The plan would require the restart of another ten reactors. Prime
minister Fumio Kishida
in July 2022 announced that the country should consider building
advanced reactors and extending operating licences beyond 60 years.
In March 2022 Belgium delayed its plans to phase out nuclear
energy by a decade. The prime minister said that two reactors (Doel 4
and Tihange 3) would continue operating to 2035 to “strengthen our
county’s independence from fossil fuels in a turbulent geopolitical
environment.” In June Engie said it was seeking financial aid from the
government for the continued operation of the two reactors.
Climate Change and the Energy Transition
Eliminating fossil fuels is essential in solving the climate change crisis. Nuclear power has one of the lowest life-cycle greenhouse gas emissions.
Historically, nuclear power has prevented 64 gigatonnes of CO2-equivalent greenhouse-gas emissions between 1971 and 2009.
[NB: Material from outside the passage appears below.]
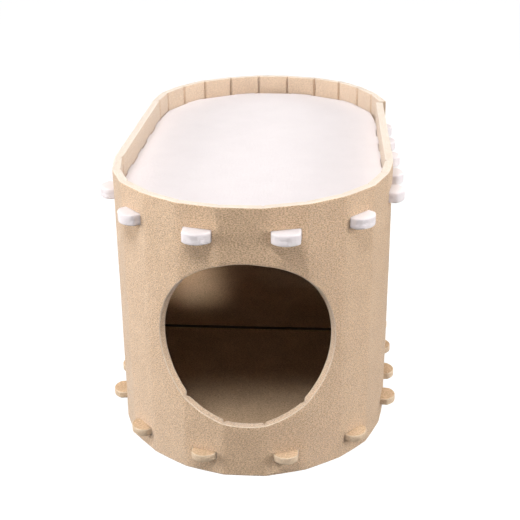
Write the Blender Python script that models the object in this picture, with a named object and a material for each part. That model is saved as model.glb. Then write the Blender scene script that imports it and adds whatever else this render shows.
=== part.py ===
"""A felt cat house that stands on the floor, with its doorway towards -Y.

A long strip of thick felt is grooved on its inner face and folded into a wall with a
racetrack plan. A thick deck below its rim and a thinner floor in two halves lock into it
by tabs that pass through slots. Metres, +Z up, origin on the ground under the plan's middle.
"""

import math

import bmesh
import bpy
from mathutils import Matrix, Vector

# Wall: a strip that stands on its long edge
WALL_HEIGHT = 0.339
WALL_THICK = 0.010
FACET = 0.050
SIDE_RUN = 0.295
END_FACET = 0.045
END_GAP = 0.0015

# Folds round each end, in degrees, from the middle facet outwards
FRONT_BENDS = (18.5, 16.5, 14.5, 19.0, 13.0, 8.5)
BACK_BENDS = (17.5, 15.5, 19.5, 12.5, 19.0, 6.0)
SPRUNG_BEND = 10.5
FOLD_WIDTH = 0.006
GROOVE_WIDTH = 0.008
GROOVE_DEPTH = 0.005

# Doorway: an oval in the flat strip
DOOR_WIDTH = 0.223
DOOR_HEIGHT = 0.206
DOOR_SHIFT = 0.003
DOOR_MIDDLE_Z = 0.170
DOOR_POINTS = 56

# Plates that the wall holds
DECK_TOP = 0.3115
DECK_THICK = 0.013
FLOOR_TOP = 0.0293
FLOOR_THICK = 0.009
PLATE_GAP = 0.0005
SEAM_FROM_FOLD = 0.158
SEAM_GAP = 0.005

# Tabs: D shapes that stand out of the wall, and the slots that they pass through
DECK_TAB_WIDTH = 0.034
FLOOR_TAB_WIDTH = 0.031
TAB_ROUND = 0.009
TAB_ARC_STEPS = 10
SLOT_GAP = 0.0004
SIDE_TAB_FIRST = 0.043
SIDE_TAB_PITCH = 0.073

# Facet from the end's middle, turn from square in degrees, reach of the deck's and floor's tab
FRONT_TABS = ((1, 18.5, 0.0185, 0.0135), (3, 0.0, 0.0165, 0.0155), (5, 0.0, 0.0175, 0.0175))
BACK_TABS = ((3, 0.0, 0.0165, 0.0155), (1, -17.5, 0.0185, 0.0135))

# Step along the side run, reach of the deck's and of the floor's tab, all square to the wall
SIDE_TABS = ((0, 0.0165, 0.0155), (1, 0.0165, 0.0145), (2, 0.0145, 0.0135), (3, 0.0135, 0.0130))

# Points closer together than this are one point
WELD = 0.00001

# Felt colours and roughness
WALL_BEIGE = (0.53, 0.37, 0.25)
DECK_WHITE = (0.90, 0.86, 0.87)
FLOOR_TAN = (0.60, 0.43, 0.28)
FELT_ROUGHNESS = 0.95

# Flat positions along the strip, measured from the middle of the front
FRONT_END = FACET * (len(FRONT_BENDS) - 0.5)
BACK_START = FRONT_END + SIDE_RUN
BACK_MIDDLE = BACK_START + FACET * (len(BACK_BENDS) - 0.5)
RIGHT_END = BACK_START - END_GAP
LEFT_LAST_FOLD = 2 * BACK_MIDDLE - BACK_START - FACET
LEFT_END = LEFT_LAST_FOLD + END_FACET
SEAM = FRONT_END + SEAM_FROM_FOLD


def half_plan_folds():
    """(flat position, bend in degrees) of each fold, from the front's middle to the back's."""
    front = [(FACET * (step + 0.5), bend) for step, bend in enumerate(FRONT_BENDS)]
    back = [(BACK_START + FACET * step, bend) for step, bend in enumerate(reversed(BACK_BENDS))]
    return front + back


def strip_folds():
    """The left half's folds, and those that carry the strip on to its end at the back right."""
    folds = half_plan_folds()
    for step, bend in enumerate(BACK_BENDS[:-2]):
        folds.append((BACK_MIDDLE + FACET * (step + 0.5), bend))
    folds.append((LEFT_LAST_FOLD, SPRUNG_BEND))
    return folds


def advance(point, heading, curvature, length):
    """The point and heading after a length of straight or of arc."""
    turned = heading + curvature * length
    if curvature == 0.0:
        return point + Vector((math.cos(heading), math.sin(heading))) * length, turned
    across = math.sin(turned) - math.sin(heading)
    along = math.cos(heading) - math.cos(turned)
    return point + Vector((across, along)) / curvature, turned


def trace(folds):
    """The strip's outer face from above, in pieces of (flat start, point, heading, curvature)."""
    pieces = []
    flat = 0.0
    point = Vector((0.0, 0.0))
    heading = 0.0
    for fold, bend in folds:
        straight = fold - FOLD_WIDTH / 2 - flat
        pieces.append((flat, point, heading, 0.0))
        point, heading = advance(point, heading, 0.0, straight)
        curvature = math.radians(bend) / FOLD_WIDTH
        pieces.append((flat + straight, point, heading, curvature))
        point, heading = advance(point, heading, curvature, FOLD_WIDTH)
        flat = fold + FOLD_WIDTH / 2
    pieces.append((flat, point, heading, 0.0))
    return pieces


STRIP_TRACE = trace(strip_folds())


def on_trace(flat, depth):
    """The plan point at a flat position, this deep behind the outer face."""
    start, point, heading, curvature = [piece for piece in STRIP_TRACE if piece[0] <= flat][-1]
    point, heading = advance(point, heading, curvature, flat - start)
    return point + Vector((-math.sin(heading), math.cos(heading))) * depth


PLAN_MIDDLE_Y = on_trace(BACK_MIDDLE, 0.0).y / 2


def plan_point(flat, depth):
    """The same about the origin, with flat positions left of the front's middle counted negative."""
    point = on_trace(abs(flat), depth)
    return Vector((math.copysign(1.0, flat) * point.x, point.y - PLAN_MIDDLE_Y))


def tab_rows():
    """(flat position, turn, deck reach, floor reach) of one half's tabs, from front to back."""
    front = [(FACET * facet, *rest) for facet, *rest in FRONT_TABS]
    side_start = FRONT_END + SIDE_TAB_FIRST
    side = [(side_start + SIDE_TAB_PITCH * step, 0.0, *reaches) for step, *reaches in SIDE_TABS]
    back = [(BACK_MIDDLE - FACET * facet, *rest) for facet, *rest in BACK_TABS]
    return front + side + back


DECK_TABS = [(place, turn, deck, DECK_TAB_WIDTH) for place, turn, deck, _ in tab_rows()]
FLOOR_TABS = [(place, turn, floor, FLOOR_TAB_WIDTH) for place, turn, _, floor in tab_rows()]


def slot_positions():
    """Flat positions of the strip's slots, one for each tab of both halves."""
    places = [row[0] for row in tab_rows()]
    left = [-place for place in places]
    right = [place for place in places if place < RIGHT_END]
    beyond = [place - 2 * BACK_MIDDLE for place in places if place > RIGHT_END]
    return left + right + beyond


def tab_outline(middle, turn, reach, width, root_depth):
    """Plan points round one tab: square through the wall, then turned, and closed by an arc."""
    sides = (middle - width / 2, middle + width / 2)
    first, last = [plan_point(side, 0.0) for side in sides]
    along = (last - first).normalized()
    along.rotate(Matrix.Rotation(-math.radians(turn), 2))
    outward = Vector((along.y, -along.x))
    half = width / 2 * math.cos(math.radians(turn))
    radius = (half**2 + TAB_ROUND**2) / (2 * TAB_ROUND)
    spread = math.asin(half / radius)
    points = [plan_point(sides[0], root_depth), first]
    for step in range(TAB_ARC_STEPS + 1):
        angle = spread * (2 * step / TAB_ARC_STEPS - 1)
        drop = radius * (1 - math.cos(angle))
        points.append((first + last) / 2 + along * radius * math.sin(angle) + outward * (reach - drop))
    return points + [last, plan_point(sides[1], root_depth)]


def plate_outline(flat_from, flat_to, tabs):
    """The plan of a plate that fills the wall between two flat positions on each side."""
    root = WALL_THICK + PLATE_GAP
    marks = [(fold, [plan_point(fold, root)]) for fold, _ in half_plan_folds()]
    marks += [(tab[0], tab_outline(*tab, root)) for tab in tabs]
    cuts = [cut for cut in (flat_from, flat_to) if 0.0 < cut < BACK_MIDDLE]
    marks += [(cut, [plan_point(cut, root)]) for cut in cuts]
    half = []
    for flat, points in sorted(marks, key=lambda mark: mark[0]):
        if flat_from <= flat <= flat_to:
            half += points
    return half + [Vector((-point.x, point.y)) for point in reversed(half)]


def oval(middle_x, middle_y, width, height, count):
    """Points round an upright oval."""
    turns = [2 * math.pi * step / count for step in range(count)]
    return [
        Vector((middle_x + width / 2 * math.cos(turn), middle_y + height / 2 * math.sin(turn)))
        for turn in turns
    ]


def rectangle(low_x, high_x, low_y, high_y):
    """The corners of a rectangle."""
    return [Vector((x, y)) for x, y in ((low_x, low_y), (high_x, low_y), (high_x, high_y), (low_x, high_y))]


def blank(name, outlines, thickness, collection):
    """A flat piece of felt: the first outline filled, the others cut out of it, as a mesh object."""
    curve = bpy.data.curves.new(name, "CURVE")
    curve.dimensions = "2D"
    curve.fill_mode = "BOTH"
    curve.extrude = thickness / 2
    for outline in outlines:
        spline = curve.splines.new("POLY")
        spline.points.add(len(outline) - 1)
        spline.use_cyclic_u = True
        for spot, point in zip(spline.points, outline):
            spot.co = (point.x, point.y, 0.0, 1.0)
    cut_out = bpy.data.objects.new(name + "_outline", curve)
    collection.objects.link(cut_out)
    graph = bpy.context.evaluated_depsgraph_get()
    mesh = bpy.data.meshes.new_from_object(cut_out.evaluated_get(graph))
    mesh.name = name
    bpy.data.objects.remove(cut_out)
    bpy.data.curves.remove(curve)
    shape = bmesh.new()
    shape.from_mesh(mesh)
    bmesh.ops.remove_doubles(shape, verts=shape.verts, dist=WELD)
    bmesh.ops.recalc_face_normals(shape, faces=shape.faces)
    shape.to_mesh(mesh)
    shape.free()
    piece = bpy.data.objects.new(name, mesh)
    collection.objects.link(piece)
    return piece


def felt(name, colour):
    """A plain felt of one colour."""
    material = bpy.data.materials.new(name)
    material.use_nodes = True
    shader = material.node_tree.nodes["Principled BSDF"]
    shader.inputs["Base Color"].default_value = (*colour, 1.0)
    shader.inputs["Roughness"].default_value = FELT_ROUGHNESS
    shader.inputs["Metallic"].default_value = 0.0
    material.diffuse_color = (*colour, 1.0)
    return material


def fold_lines():
    """Flat positions of every fold of the strip, on both sides of the front's middle."""
    left = [-fold for fold, _ in strip_folds()]
    right = [fold for fold, _ in strip_folds() if fold < FRONT_END + WELD]
    return left + right


def fold_strip(piece):
    """Scores the flat strip at each fold, presses a groove into its inner face there and folds it."""
    shape = bmesh.new()
    shape.from_mesh(piece.data)
    folds = fold_lines()
    scores = (-GROOVE_WIDTH / 2, -FOLD_WIDTH / 2, 0.0, FOLD_WIDTH / 2, GROOVE_WIDTH / 2)
    for fold in folds:
        for score in scores:
            everything = list(shape.verts) + list(shape.edges) + list(shape.faces)
            bmesh.ops.bisect_plane(
                shape,
                geom=everything,
                dist=WELD,
                plane_co=(fold + score, 0.0, 0.0),
                plane_no=(1.0, 0.0, 0.0),
            )
    for vert in shape.verts:
        flat, height, outward = vert.co
        depth = WALL_THICK / 2 - outward
        off_fold = min(abs(flat - fold) for fold in folds)
        if outward < 0.0:
            depth -= GROOVE_DEPTH * max(0.0, 1.0 - 2 * off_fold / GROOVE_WIDTH)
        plan = plan_point(flat, depth)
        vert.co = (plan.x, plan.y, height)
    shape.to_mesh(piece.data)
    shape.free()


def make_wall(collection):
    """The strip with its doorway and slots, folded round into the wall."""
    outlines = [
        rectangle(-LEFT_END, RIGHT_END, 0.0, WALL_HEIGHT),
        oval(DOOR_SHIFT, DOOR_MIDDLE_Z, DOOR_WIDTH, DOOR_HEIGHT, DOOR_POINTS),
    ]
    for top, thickness, tab_width in (
        (DECK_TOP, DECK_THICK, DECK_TAB_WIDTH),
        (FLOOR_TOP, FLOOR_THICK, FLOOR_TAB_WIDTH),
    ):
        half = tab_width / 2 + SLOT_GAP
        low = top - thickness - SLOT_GAP
        for middle in slot_positions():
            outlines.append(rectangle(middle - half, middle + half, low, top + SLOT_GAP))
    wall = blank("wall", outlines, WALL_THICK, collection)
    fold_strip(wall)
    wall.data.materials.append(felt("wall_felt", WALL_BEIGE))


def make_plate(name, flat_from, flat_to, tabs, top, thickness, material, collection):
    """A tabbed felt plate, lying flat with its upper face at this height."""
    plate = blank(name, [plate_outline(flat_from, flat_to, tabs)], thickness, collection)
    plate.location.z = top - thickness / 2
    plate.data.materials.append(material)


for old in list(bpy.data.objects):
    bpy.data.objects.remove(old)
house = bpy.data.collections.new("felt_cat_house")
bpy.context.scene.collection.children.link(house)
make_wall(house)
white_felt = felt("deck_felt", DECK_WHITE)
beige_felt = felt("floor_felt", FLOOR_TAN)
make_plate("deck", 0.0, BACK_MIDDLE, DECK_TABS, DECK_TOP, DECK_THICK, white_felt, house)
for half_name, half_from, half_to in (
    ("floor_front", 0.0, SEAM - SEAM_GAP / 2),
    ("floor_back", SEAM + SEAM_GAP / 2, BACK_MIDDLE),
):
    make_plate(half_name, half_from, half_to, FLOOR_TABS, FLOOR_TOP, FLOOR_THICK, beige_felt, house)
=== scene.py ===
"""A felt cat house: a folded felt wall, a white felt deck below its rim and a felt floor in two halves.

Metres, +Z up, doorway towards -Y, origin on the ground under the plan's middle.
"""

import bisect
import math

import bmesh
import bpy
from mathutils import Matrix, Vector, noise


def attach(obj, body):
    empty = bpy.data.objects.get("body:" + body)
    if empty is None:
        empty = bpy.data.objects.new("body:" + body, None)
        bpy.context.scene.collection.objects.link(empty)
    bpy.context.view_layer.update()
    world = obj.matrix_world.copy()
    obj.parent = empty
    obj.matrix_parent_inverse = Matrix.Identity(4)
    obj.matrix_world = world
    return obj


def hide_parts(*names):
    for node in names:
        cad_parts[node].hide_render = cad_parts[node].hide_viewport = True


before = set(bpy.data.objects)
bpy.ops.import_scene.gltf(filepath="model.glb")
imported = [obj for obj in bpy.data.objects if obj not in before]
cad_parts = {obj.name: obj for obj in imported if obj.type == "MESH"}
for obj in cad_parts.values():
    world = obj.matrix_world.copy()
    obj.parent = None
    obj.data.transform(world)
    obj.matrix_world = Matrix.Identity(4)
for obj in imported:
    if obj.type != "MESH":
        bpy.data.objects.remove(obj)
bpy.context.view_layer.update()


# The wall. It is one long strip of thick beige needle felt, cut flat with its doorway and its
# slots, scored with a groove across its inner face at each fold, and folded round into a
# racetrack. Nothing is sewn or glued: the tabs of the deck and the floor hold it closed.

WALL_HEIGHT = 0.339
WALL_THICK = 0.010
FACET = 0.050
SIDE_RUN = 0.295
END_FACET = 0.045
END_GAP = 0.0015
FRONT_BENDS = (18.5, 16.5, 14.5, 19.0, 13.0, 8.5)
BACK_BENDS = (17.5, 15.5, 19.5, 12.5, 19.0, 6.0)
SPRUNG_BEND = 10.5
FOLD_WIDTH = 0.006
GROOVE_WIDTH = 0.008
GROOVE_DEPTH = 0.005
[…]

With a significant amount of renewable energy installed in the 21st
century, it has been speculated that tensions between nuclear and
renewable national energy development strategies might reduce their
effectiveness in terms of climate change mitigation.
However, newer studies have refuted this idea. Both nuclear and
renewable energy have shown equally effective in the prevention of
greenhouse-gas emissions. An effective climate-change mitigation strategy may include both nuclear and renewable energy sources.
In 2018 the IPCC provided advice to policymakers giving four
illustrative model pathways to limit warming to 1.5 degrees. In each of
these pathways nuclear energy generation increased between 98% and 501%
over 2010 levels by 2050.
In 2021 the European Union Joint Research Centre issued the
results of its study on whether nuclear power generation meets the
criteria of its Green Taxonomy. The analyses did not reveal any
science-based evidence that nuclear energy does more harm to human
health or to the environment than other electricity production
technologies already included in the EU Green Taxonomy as activities
supporting climate change mitigation. As a result of this assessment, the EU Parliament voted to include nuclear energy in its Green Taxonomy.
Moreover, nuclear energy has such a low carbon footprint that it could power carbon dioxide capture and transformation, resulting in a carbon-negative process. Specifically, various organizations are working across the globe to create designs for small modular reactors, a type of nuclear fission reactor that is smaller than conventional reactors. Some of these companies include ARC Nuclear in Canada, CNEA in Denmark, Areva TA in France, Toshiba and JAERI in Japan, OKB Gidropress in Russia, and OPEN100 and X-energy in the United States.